- [WHAT YOU SHOULD DO]:
Take down each entry exactly as written.

● ● ● ● ● ● ●

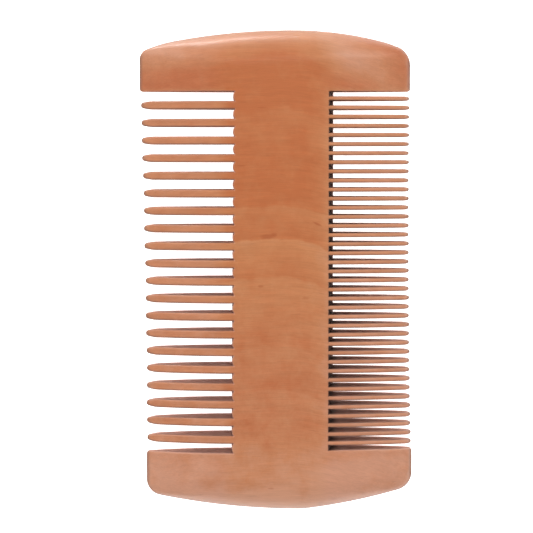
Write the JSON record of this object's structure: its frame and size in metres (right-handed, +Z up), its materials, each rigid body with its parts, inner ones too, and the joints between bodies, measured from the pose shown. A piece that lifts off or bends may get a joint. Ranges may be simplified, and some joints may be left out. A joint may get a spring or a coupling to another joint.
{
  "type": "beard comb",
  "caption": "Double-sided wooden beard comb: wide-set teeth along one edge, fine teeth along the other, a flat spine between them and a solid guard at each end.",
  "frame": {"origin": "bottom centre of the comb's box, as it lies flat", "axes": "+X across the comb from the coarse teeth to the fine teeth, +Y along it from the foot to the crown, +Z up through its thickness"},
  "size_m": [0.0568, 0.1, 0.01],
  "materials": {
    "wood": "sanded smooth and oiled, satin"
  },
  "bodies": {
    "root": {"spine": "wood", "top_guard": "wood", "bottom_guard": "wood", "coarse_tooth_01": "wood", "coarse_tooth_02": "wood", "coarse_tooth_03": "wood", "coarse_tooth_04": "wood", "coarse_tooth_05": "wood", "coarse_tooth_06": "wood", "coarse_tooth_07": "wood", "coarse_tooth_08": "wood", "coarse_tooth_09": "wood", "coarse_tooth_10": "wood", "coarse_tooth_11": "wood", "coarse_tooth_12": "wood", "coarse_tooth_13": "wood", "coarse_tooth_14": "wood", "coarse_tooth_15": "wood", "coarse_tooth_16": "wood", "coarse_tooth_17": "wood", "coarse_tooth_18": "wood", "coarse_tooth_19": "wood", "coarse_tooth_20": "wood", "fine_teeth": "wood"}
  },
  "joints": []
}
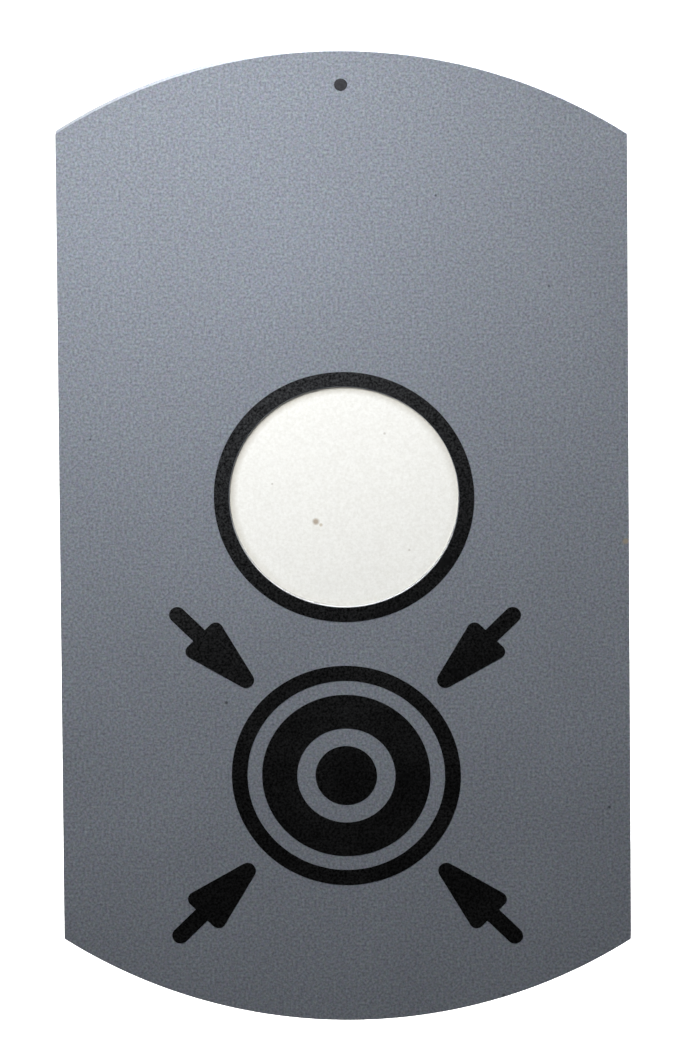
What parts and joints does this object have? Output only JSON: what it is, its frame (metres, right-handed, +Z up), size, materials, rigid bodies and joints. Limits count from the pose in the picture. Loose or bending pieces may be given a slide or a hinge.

● ● ● ● ● ● ●

- [SOLUTION TO THIS TASK]:
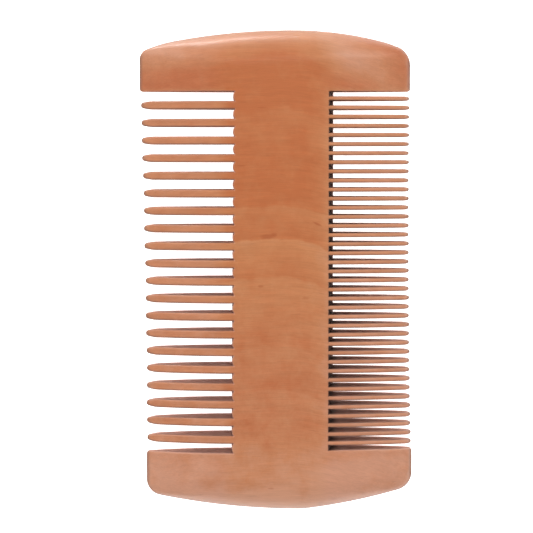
Write the JSON record of this object's structure: its frame and size in metres (right-handed, +Z up), its materials, each rigid body with its parts, inner ones too, and the joints between bodies, measured from the pose shown. A piece that lifts off or bends may get a joint. Ranges may be simplified, and some joints may be left out. A joint may get a spring or a coupling to another joint.
{
  "type": "beard comb",
  "caption": "Double-sided wooden beard comb: wide-set teeth along one edge, fine teeth along the other, a flat spine between them and a solid guard at each end.",
  "frame": {"origin": "bottom centre of the comb's box, as it lies flat", "axes": "+X across the comb from the coarse teeth to the fine teeth, +Y along it from the foot to the crown, +Z up through its thickness"},
  "size_m": [0.0568, 0.1, 0.01],
  "materials": {
    "wood": "sanded smooth and oiled, satin"
  },
  "bodies": {
    "root": {"spine": "wood", "top_guard": "wood", "bottom_guard": "wood", "coarse_tooth_01": "wood", "coarse_tooth_02": "wood", "coarse_tooth_03": "wood", "coarse_tooth_04": "wood", "coarse_tooth_05": "wood", "coarse_tooth_06": "wood", "coarse_tooth_07": "wood", "coarse_tooth_08": "wood", "coarse_tooth_09": "wood", "coarse_tooth_10": "wood", "coarse_tooth_11": "wood", "coarse_tooth_12": "wood", "coarse_tooth_13": "wood", "coarse_tooth_14": "wood", "coarse_tooth_15": "wood", "coarse_tooth_16": "wood", "coarse_tooth_17": "wood", "coarse_tooth_18": "wood", "coarse_tooth_19": "wood", "coarse_tooth_20": "wood", "fine_teeth": "wood"}
  },
  "joints": []
}
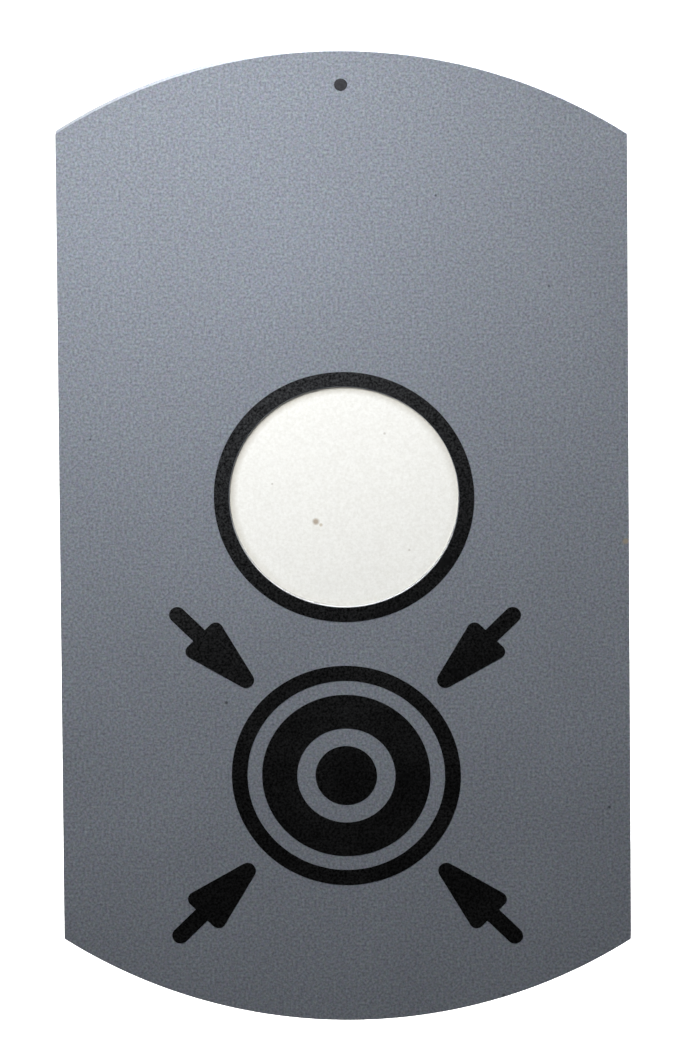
What parts and joints does this object have? Output only JSON: what it is, its frame (metres, right-handed, +Z up), size, materials, rigid bodies and joints. Limits count from the pose in the picture. Loose or bending pieces may be given a slide or a hinge.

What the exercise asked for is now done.